» **Records provided**
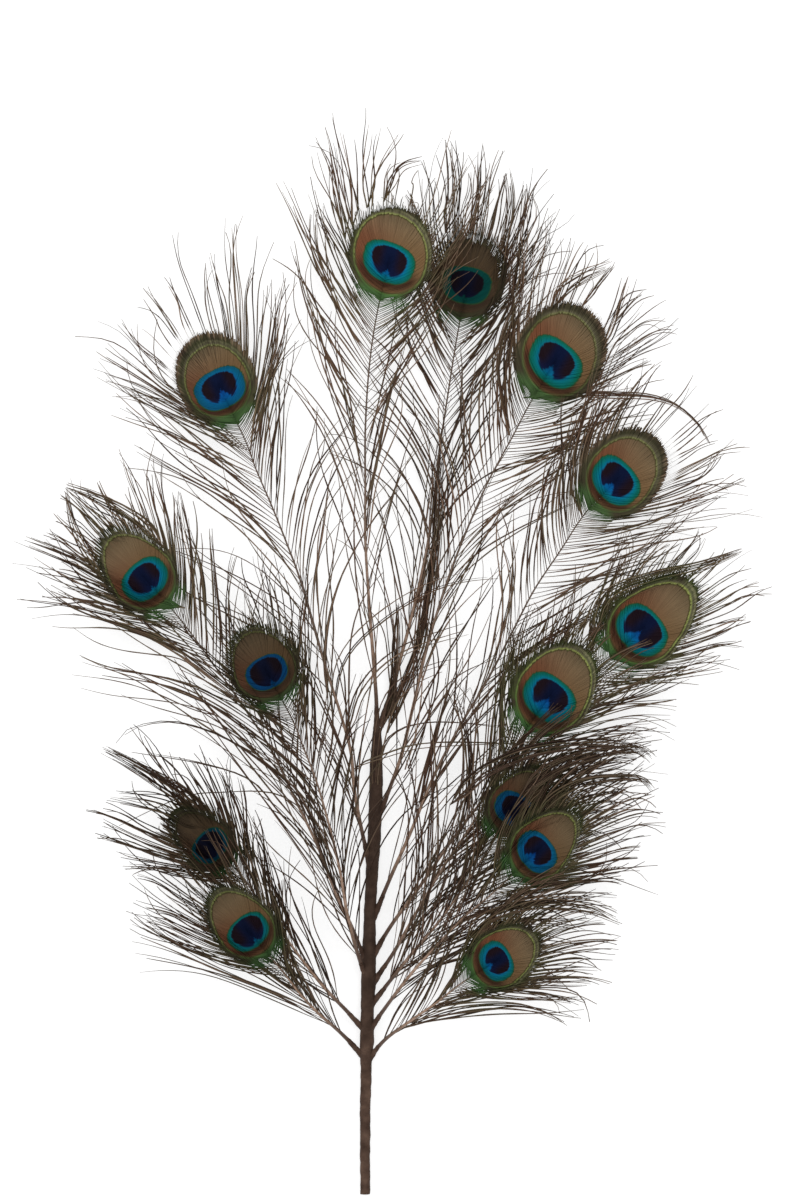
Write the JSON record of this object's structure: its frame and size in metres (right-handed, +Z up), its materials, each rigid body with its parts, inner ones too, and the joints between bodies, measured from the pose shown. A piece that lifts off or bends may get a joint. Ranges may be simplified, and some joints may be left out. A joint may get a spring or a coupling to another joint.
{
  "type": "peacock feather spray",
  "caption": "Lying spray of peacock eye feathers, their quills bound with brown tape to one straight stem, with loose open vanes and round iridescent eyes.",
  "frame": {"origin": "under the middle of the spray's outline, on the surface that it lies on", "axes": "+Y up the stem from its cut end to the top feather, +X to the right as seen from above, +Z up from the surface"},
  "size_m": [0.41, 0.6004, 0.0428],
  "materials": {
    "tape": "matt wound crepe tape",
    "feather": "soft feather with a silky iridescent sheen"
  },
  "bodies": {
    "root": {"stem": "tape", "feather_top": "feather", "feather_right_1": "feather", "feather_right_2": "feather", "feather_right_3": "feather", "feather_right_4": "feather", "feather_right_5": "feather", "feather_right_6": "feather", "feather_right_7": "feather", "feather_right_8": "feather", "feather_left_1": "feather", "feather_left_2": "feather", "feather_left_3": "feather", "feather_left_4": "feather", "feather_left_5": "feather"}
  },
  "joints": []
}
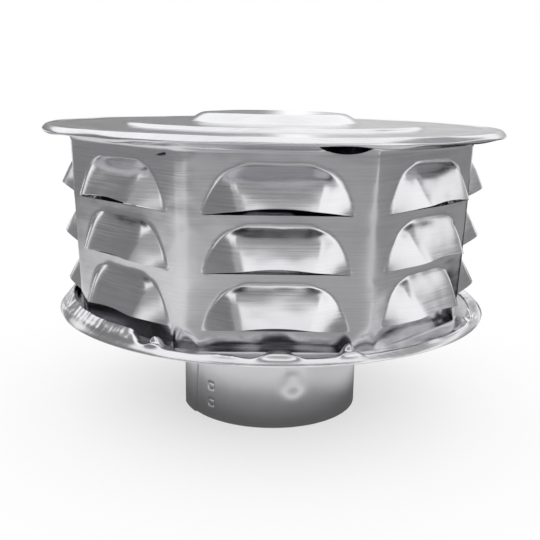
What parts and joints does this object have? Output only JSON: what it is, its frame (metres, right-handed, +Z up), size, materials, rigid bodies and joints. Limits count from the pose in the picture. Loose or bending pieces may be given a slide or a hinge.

» **The request**
Return the entries above exactly as they appear.

» **Exercise result**
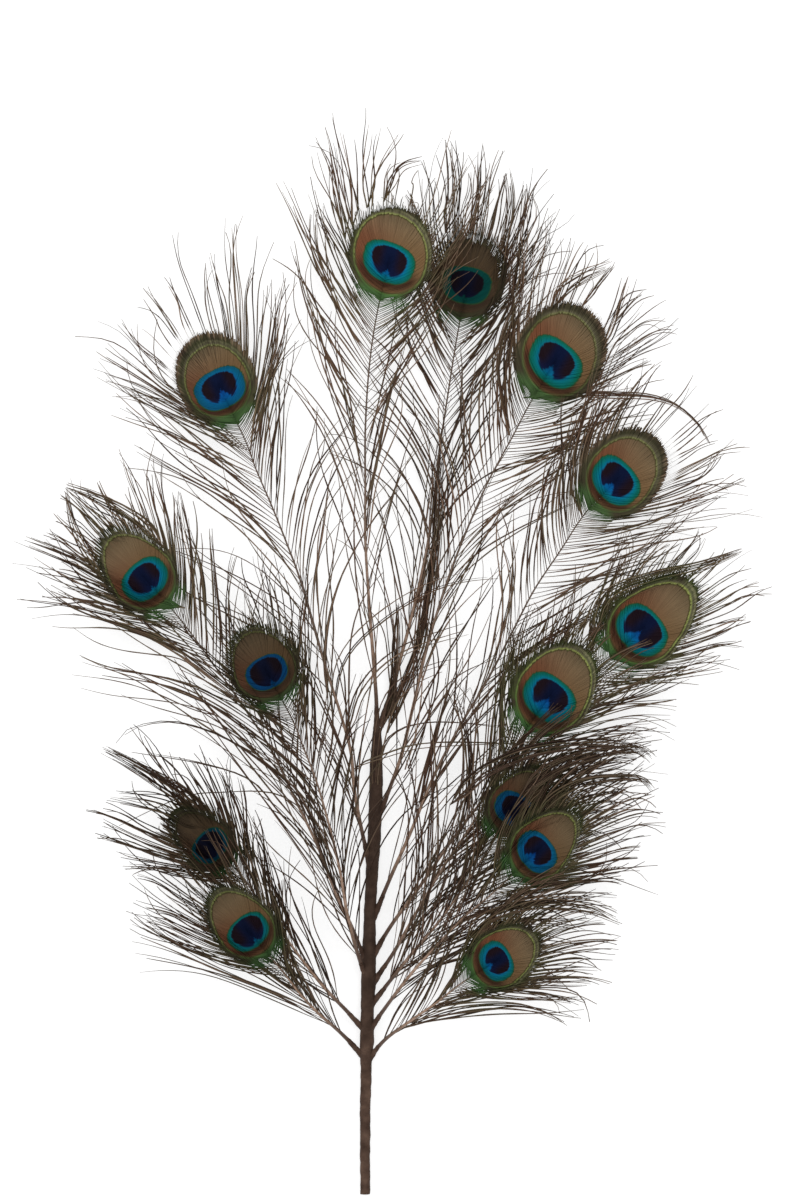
Write the JSON record of this object's structure: its frame and size in metres (right-handed, +Z up), its materials, each rigid body with its parts, inner ones too, and the joints between bodies, measured from the pose shown. A piece that lifts off or bends may get a joint. Ranges may be simplified, and some joints may be left out. A joint may get a spring or a coupling to another joint.
{
  "type": "peacock feather spray",
  "caption": "Lying spray of peacock eye feathers, their quills bound with brown tape to one straight stem, with loose open vanes and round iridescent eyes.",
  "frame": {"origin": "under the middle of the spray's outline, on the surface that it lies on", "axes": "+Y up the stem from its cut end to the top feather, +X to the right as seen from above, +Z up from the surface"},
  "size_m": [0.41, 0.6004, 0.0428],
  "materials": {
    "tape": "matt wound crepe tape",
    "feather": "soft feather with a silky iridescent sheen"
  },
  "bodies": {
    "root": {"stem": "tape", "feather_top": "feather", "feather_right_1": "feather", "feather_right_2": "feather", "feather_right_3": "feather", "feather_right_4": "feather", "feather_right_5": "feather", "feather_right_6": "feather", "feather_right_7": "feather", "feather_right_8": "feather", "feather_left_1": "feather", "feather_left_2": "feather", "feather_left_3": "feather", "feather_left_4": "feather", "feather_left_5": "feather"}
  },
  "joints": []
}
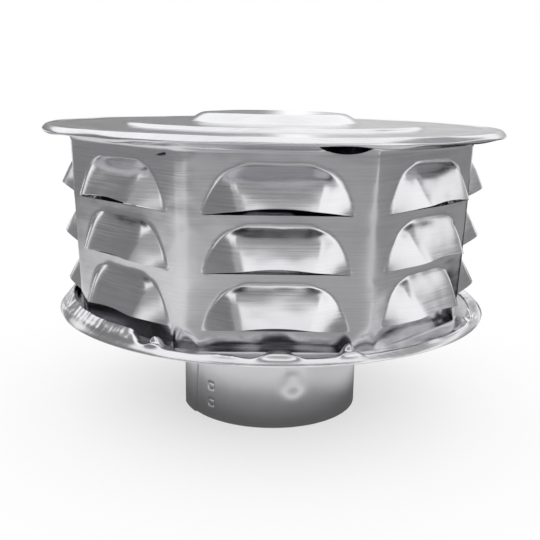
What parts and joints does this object have? Output only JSON: what it is, its frame (metres, right-handed, +Z up), size, materials, rigid bodies and joints. Limits count from the pose in the picture. Loose or bending pieces may be given a slide or a hinge.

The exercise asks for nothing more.